⟨
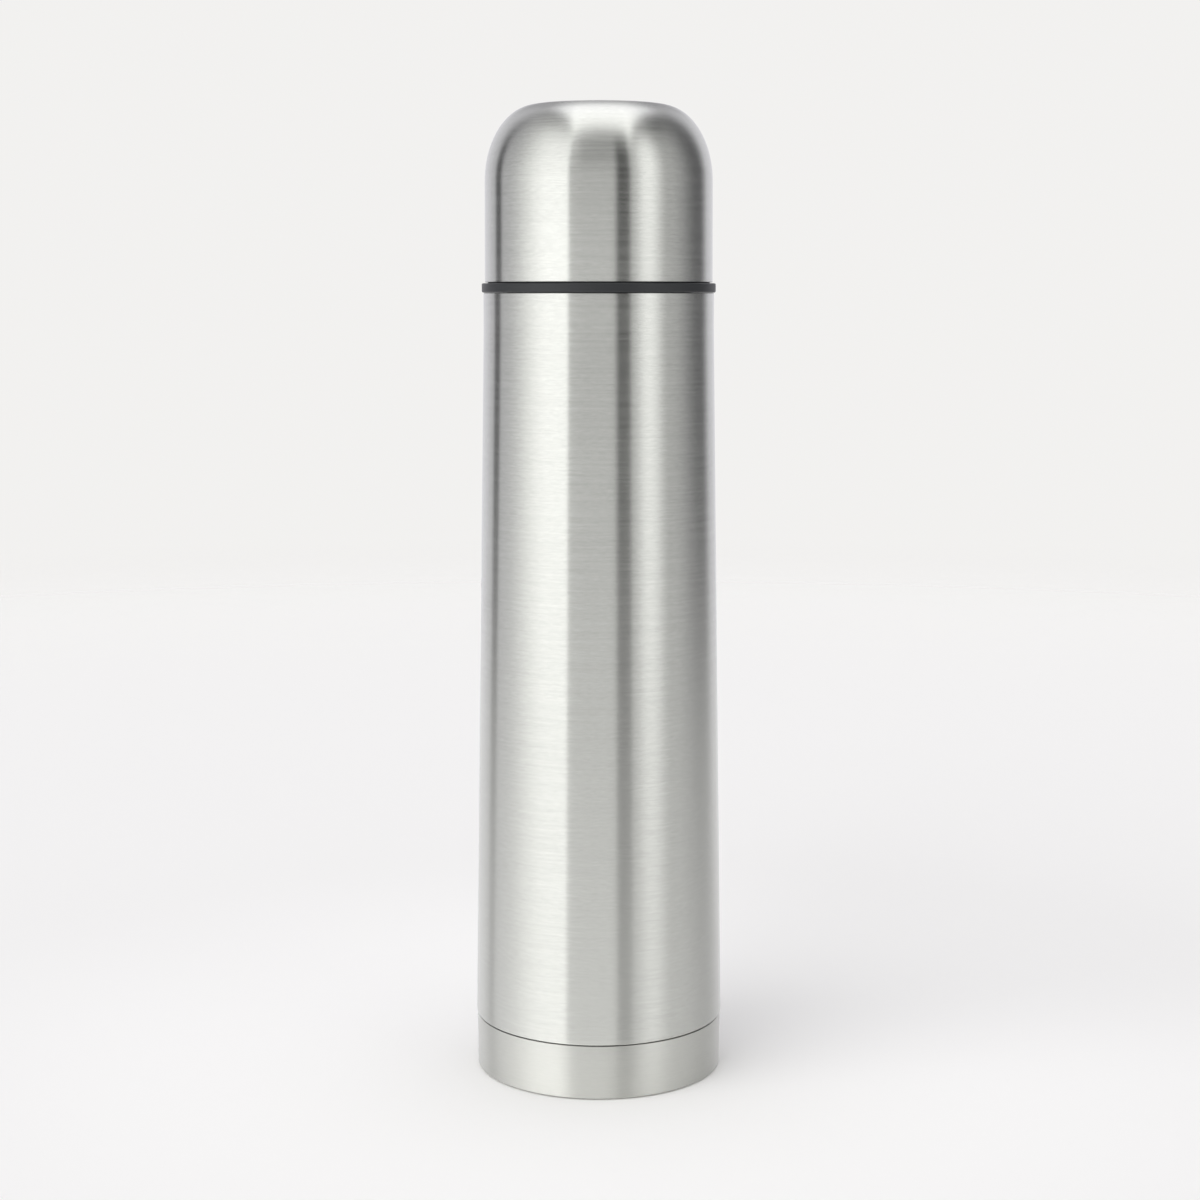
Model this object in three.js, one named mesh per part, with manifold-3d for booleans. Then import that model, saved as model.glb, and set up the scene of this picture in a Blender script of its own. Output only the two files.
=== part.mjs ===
// A stainless steel vacuum flask with a push-button pouring stopper and a screw-on cup.
// Millimetres, +Z up. The origin is on the flask's axis, on the surface that it stands on.
import * as THREE from 'three';
import { mergeVertices } from 'three/addons/utils/BufferGeometryUtils.js';
import Module from 'manifold-3d';

const wasm = await Module();
wasm.setup();

// Driving dimensions. R is a radius from the flask's axis and Z a height above its foot.
const HEIGHT = 318.5;
const GAP = 0.3; // left between pieces that touch
const THREAD_PITCH = 4;
const THREAD_ROOT_HALF = 1.1; // half the ridge's height at its root and at its crest
const THREAD_CREST_HALF = 0.5;

const BODY_FOOT_R = 41.25; // widest, just above the base cup
const BODY_TOP_R = 37.5;
const SEAM_Z = 18.3; // where the base cup meets the body
const TAPER_FOOT_Z = 19.7;
const TAPER_TOP_Z = 247;
const SHOULDER_Z = 258.3;
const SHOULDER_EDGE = 0.4; // rounding of the shoulder's outer edge
const SHELL_WALL = 0.5;
const SPIGOT_R = 39.8; // reduced lower end of the shell, inside the base cup
const SPIGOT_Z = 5;
const PUMPING_HOLE_R = 1;
const GETTER_X = 17;
const GETTER_Z = 11; // underside of its clip

const BASE_FOOT_R = 40.85;
const BASE_TOP_R = 41;
const BASE_WALL = 0.5;
const FOOT_RIM_R = 33.5; // inside edge of the flat rim that the flask stands on
const FOOT_RECESS = 1.6;

const NECK_R = 28.6; // outside of the neck, under the cup's thread
const STEP_Z = 277; // step that carries the cup's gasket
const MOUTH_R = 27.2; // outside of the neck above the step
const LIP_Z = 282; // drinking lip of the bottle
const NECK_THREAD_Z = 262; // middle of the ridge where a thread starts
const BORE_THREAD_Z = 264;
const BORE_R = 23.7; // inside of the mouth
const LEDGE_Z = 246; // seat of the stopper's gasket
const LEDGE_R = 19.8;

const VESSEL_WALL = 0.45;
const VACUUM_SPACE = 2.6;
const VESSEL_FLOOR_Z = 17;
const VESSEL_FOOT_Z = 25; // upper end of the rounded bottom
const VESSEL_WELD_Z = 28; // upper edge of the welded bottom
const VESSEL_TOP_Z = 224; // lower end of the rounded shoulder

const CUP_FOOT_R = 37;
const CUP_SIDE_R = 36.85; // where the dome starts
const CUP_FOOT_Z = 261.9;
const DOME_Z = 294;
const DOME_WIDTH = 16.3; // half axes of the dome's elliptical corner
const DOME_RISE = 24.3;
const CUP_WALL = 0.5;
const LINER_WALL = 0.45;
const LINER_SPACE = 2.3; // air gap between the cup's two skins
const LINER_Z = 276;
const CUP_GASKET = 1.5; // thickness
const RING_FLANGE_R = 38.05;
const RING_Z = 258.6;
const RING_FLANGE = 3;
const RING_TOP_Z = 280.6;
const RING_BORE_R = 30.5;
const RING_THREAD_Z = 264;
const LINER_GROOVE_R = 33; // groove in the ring for the liner's edge, inside and outside
const LINER_GROOVE_OUTER_R = 34.6;
const LINER_GROOVE_Z = 273.4;

const STOPPER_R = 21.9;
const STOPPER_INNER_R = 20.4;
const STOPPER_FOOT_Z = LEDGE_Z + 2.6;
const FLANGE_R = 27;
const FLANGE_Z = 282.4;
const FLANGE = 2;
const NOTCH_DEPTH = 6; // pouring notches, cut half way up through the flange
const NOTCH_WIDTH = 14;
const STOPPER_THREAD_Z = 266;
const WINDOW_Z = 257; // middle of the four pouring windows
const WINDOW_WIDTH = 9;
const WINDOW_HEIGHT = 6;
const STOPPER_GASKET = 2; // thickness
const CASE_R = 17.4;
const CASE_Z = 255;
const CASE_TOP_Z = 277;
const CASE_WALL = 1.2;
const SEAT_Z = 241.1; // foot of the valve's seat
const SEAT_R = 11.2; // its opening
const DISC_Z = 236.6;
const DISC_R = 15;
const COVER_TOP_Z = 295;
const BUTTON_R = 12.9;
const BUTTON_TOP_Z = 298.1;
const STEM_R = 2.4;
const STEM_BORE_R = 3;

const SPRING_COIL_R = 7.6;
const SPRING_WIRE_R = 0.45;
const SPRING_TURNS = 5;
const SPRING_FOOT_Z = 279.1;
const SPRING_TOP_Z = 294.5;

// Flat sides around a turned piece
const ROUND = 32;
const SMALL_ROUND = 24;
const THREAD_STEPS = 24; // in one turn

const STEEL = { color: 0xc4c4c2, metalness: 1, roughness: 0.32 };
const SATIN_STEEL = { color: 0xb4b4b2, metalness: 1, roughness: 0.45 };
const COPPER = { color: 0xb87250, metalness: 1, roughness: 0.4 };
const BLACK_PLASTIC = { color: 0x2a2b2c, metalness: 0, roughness: 0.55 };
const GREY_PLASTIC = { color: 0x8b8d8e, metalness: 0, roughness: 0.5 };
const SILICONE = { color: 0xd8d6d0, metalness: 0, roughness: 0.7 };
const FOAM = { color: 0xefeee8, metalness: 0, roughness: 0.95 };
const GLASS = { color: 0x6f7f78, metalness: 0, roughness: 0.2 };
const GETTER_METAL = { color: 0x5c5c5e, metalness: 0.6, roughness: 0.8 };

// --- Shapes -------------------------------------------------------------------------------

// A turned solid. A profile is a list of [radius, height] points with the material on its left:
// outside faces run upwards. It closes on itself, unless it starts and ends on the axis.
function turned(profile, segments = ROUND) {
  const loop = profile[0][0] === 0 ? profile : [...profile, profile[0]];
  const points = loop.map(([r, z]) => new THREE.Vector2(r, z));
  return new THREE.LatheGeometry(points, segments).rotateX(Math.PI / 2);
}

// A plain ring or tube
function ring(innerR, outerR, z0, z1, segments = SMALL_ROUND) {
  return turned([[innerR, z0], [outerR, z0], [outerR, z1], [innerR, z1]], segments);
}

// Points along a quarter ellipse, from its side up to its top
function corner(sideR, z, width, rise, steps) {
  const points = [];
  for (let i = 0; i <= steps; i += 1) {
    const angle = (Math.PI / 2) * (i / steps);
    points.push([sideR - width * (1 - Math.cos(angle)), z + rise * Math.sin(angle)]);
  }
  return points;
}

// The body's outside radius on its straight taper
function bodyRadius(z) {
  const share = (z - TAPER_FOOT_Z) / (TAPER_TOP_Z - TAPER_FOOT_Z);
  return BODY_FOOT_R + (BODY_TOP_R - BODY_FOOT_R) * share;
}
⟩
For the data above, state only how many lines include the word "part".

2